The Montana of Kim Zupan's first novel is not Ivan Doig's land of hardworking ranchers and small-town plain folks. Nor is it the home of amber waves of grain and purple mountain majesties. Set in the emptiness of east Montana, The Ploughman is the story of 77-year-old serial killer John Gload and Copper County Deputy Sheriff Valentine Millimaki. After a former accomplice ratted him out in a plea bargain, Gload is in jail awaiting trial. Recently hired, Millimaki is stuck on third shift to guard Gload and try to coax him to divulge where he buried his many victims.

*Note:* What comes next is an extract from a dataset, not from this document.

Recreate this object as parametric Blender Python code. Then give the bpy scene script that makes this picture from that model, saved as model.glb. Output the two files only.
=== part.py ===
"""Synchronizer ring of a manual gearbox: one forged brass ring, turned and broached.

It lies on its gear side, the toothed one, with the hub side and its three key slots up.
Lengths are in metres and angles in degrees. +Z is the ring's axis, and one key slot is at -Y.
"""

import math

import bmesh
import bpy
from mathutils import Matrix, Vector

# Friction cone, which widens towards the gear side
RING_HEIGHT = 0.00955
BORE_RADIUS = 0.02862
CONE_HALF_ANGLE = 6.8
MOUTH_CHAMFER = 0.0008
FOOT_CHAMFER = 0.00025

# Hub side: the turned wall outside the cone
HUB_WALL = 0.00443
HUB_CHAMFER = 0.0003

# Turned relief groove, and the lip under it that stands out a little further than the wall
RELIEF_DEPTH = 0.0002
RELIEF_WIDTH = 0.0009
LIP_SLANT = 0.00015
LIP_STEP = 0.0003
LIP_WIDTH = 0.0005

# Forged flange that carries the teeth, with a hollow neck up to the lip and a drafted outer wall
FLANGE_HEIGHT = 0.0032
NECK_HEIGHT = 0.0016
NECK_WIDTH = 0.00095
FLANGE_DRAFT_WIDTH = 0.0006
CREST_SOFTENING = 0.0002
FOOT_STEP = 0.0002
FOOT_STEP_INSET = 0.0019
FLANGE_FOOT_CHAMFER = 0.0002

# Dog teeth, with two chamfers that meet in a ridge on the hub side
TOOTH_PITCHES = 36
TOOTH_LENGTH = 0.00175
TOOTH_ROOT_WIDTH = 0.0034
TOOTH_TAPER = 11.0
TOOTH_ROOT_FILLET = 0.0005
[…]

In the quiet hours they spend together, a bond gradually forms between the two men--at first based on their similar farming childhoods, but later intensified by the shared isolation of their lives and their frequent proximity to death. Struggling in his unraveling marriage, Val suffers exhausting insomnia. With his tracking dog, Tom, he takes daytime assignments to find missing persons while his wife works as an intensive care nurse. He and Tom eventually find the lost--at least their remains. Gload, on the other hand, kills to support himself, robbing his victims and carefully scattering their bones like "a man running sawlogs through a mill. He was handy at his work and it afforded him a living."
An MFA graduate of the University of Montana, Zupan brings a moody darkness to his home state. In this way, The Ploughman is more Silence of the Lambs than This House of Sky. As Val's life unwinds and he broods over its meagerness ("a three room cabin at the end of a bad road... twelve hundred a month and an eleven year old Datsun"), he temporarily falls under the sway of Gload's fatherly camaraderie ("we're just a couple of hard-luck orphans, ain't we Valentine"). But the false friendship doesn't take--Gload is still a killer and Val a lawman intent on seeing him put away in the Deer Lodge Penitentiary for the rest of his life.
Zupan counterpoises the beauty of Montana's mountain ranges and vast wheat fields with its harsh loneliness that can nurture violence and depression. His story of Val and Gload, "like two trains going different ways," is an insightful glimpse into the characters of two men confronting life and death alone and up close. The Ploughman leaves us with a lingering sense that few can live untouched by the vast indifference of Montana. --Bruce Jacobs, founding partner Watermark Books & Cafe, Wichita, Kansas.
Shelf Talker: Set in the emptiness of Montana, Kim Zupan's first novel is a psychological story of a serial killer and deputy sheriff tied by similar childhoods and close relationship with death.